None of this is a reason to skip the standard. It's a reason to be sober about what it does. ISA-95 buys you a shared vocabulary and a tested set of models, which is a great deal more than starting from a blank page. What it doesn't buy you is an integration that works without engineering. Not every plant needs all of it either; a small single-product line may only ever touch the material and equipment models, and forcing the full apparatus onto it just adds cost.

How we approach it

When we scope a plant-floor-to-business integration, the standard is the frame, not the deliverable. We start by mapping the four resource models to what's physically on site, because that mapping is where the real disagreements hide. Then we decide the transport, B2MML or OPC UA, based on how the data is actually shaped and how far down the stack it needs to reach. Live telemetry from the instrument layer is where a lot of the value sits, and pulling it cleanly into the Level 3 picture is the kind of edge work our edge telemetry and analytics platform is built around.

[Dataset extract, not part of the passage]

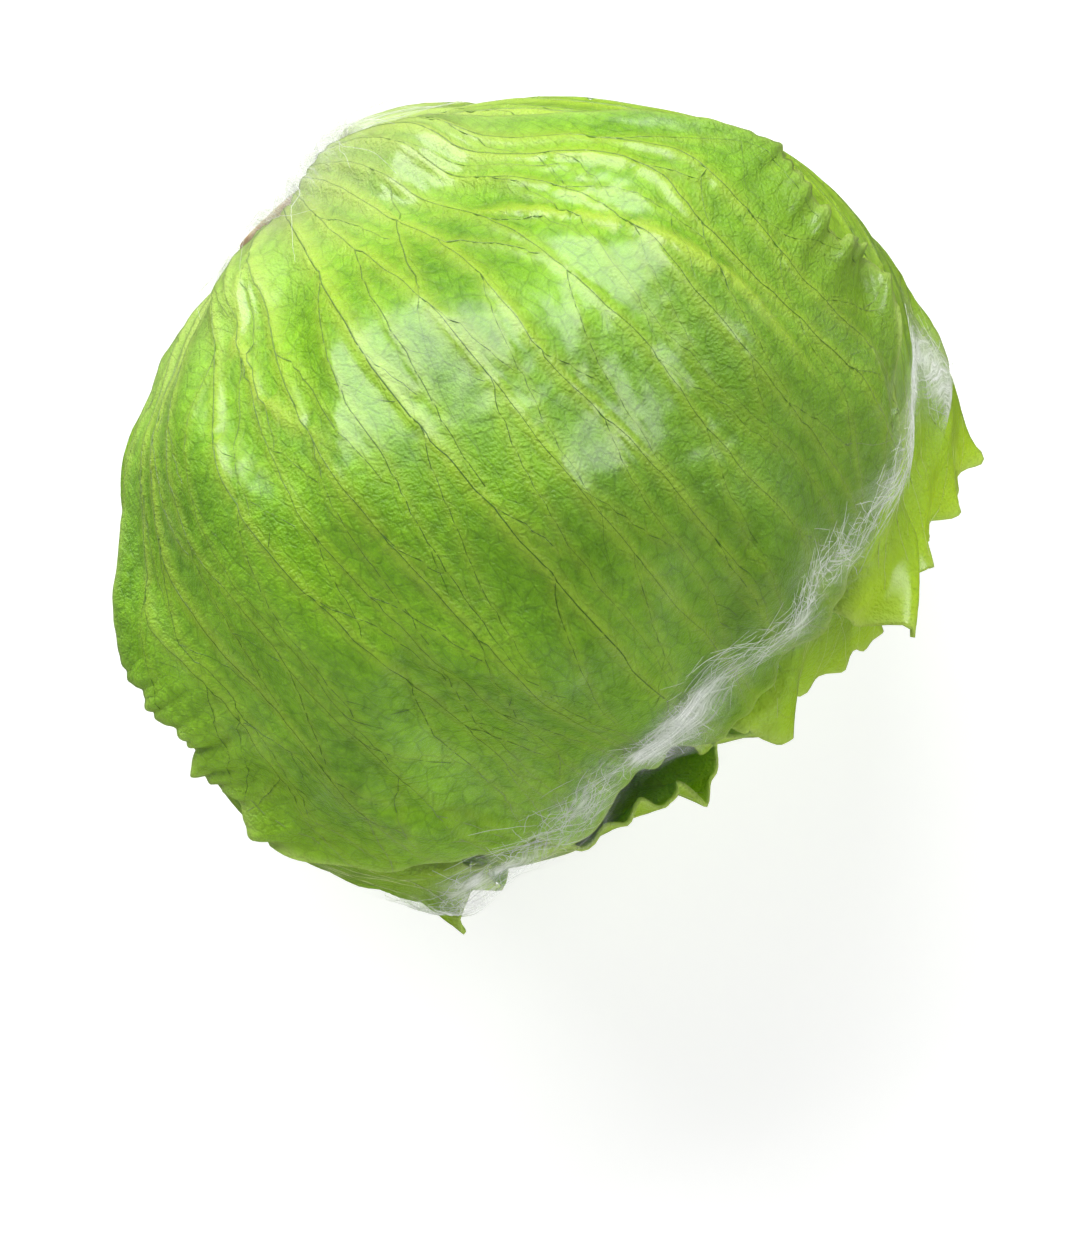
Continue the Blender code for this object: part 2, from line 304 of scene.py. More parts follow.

We treat the security zoning and the data model as one design, not two phases, because retrofitting either onto the other is where the cost overruns hide. The standard keeps everyone honest about the seam; the engineering is still the engineering.

One more habit worth keeping: write the mapping down as if the people who built it will leave, because they will. The single most durable thing an ISA-95 project produces isn't the running interface. It's the documented agreement about what each object means, kept somewhere the next engineer can find it. We've walked onto sites where the integration worked perfectly and nobody could explain why, which is its own kind of risk. A standard is only as useful as the team's willingness to keep its definitions current.

If you take one thing from this, take the seam. The plant runs. The business runs. The money and the risk live in the handoff between them, and ISA-95 is the best-tested way we have to make that handoff repeatable. Treat it as a dictionary, not a product, and it'll serve you for years.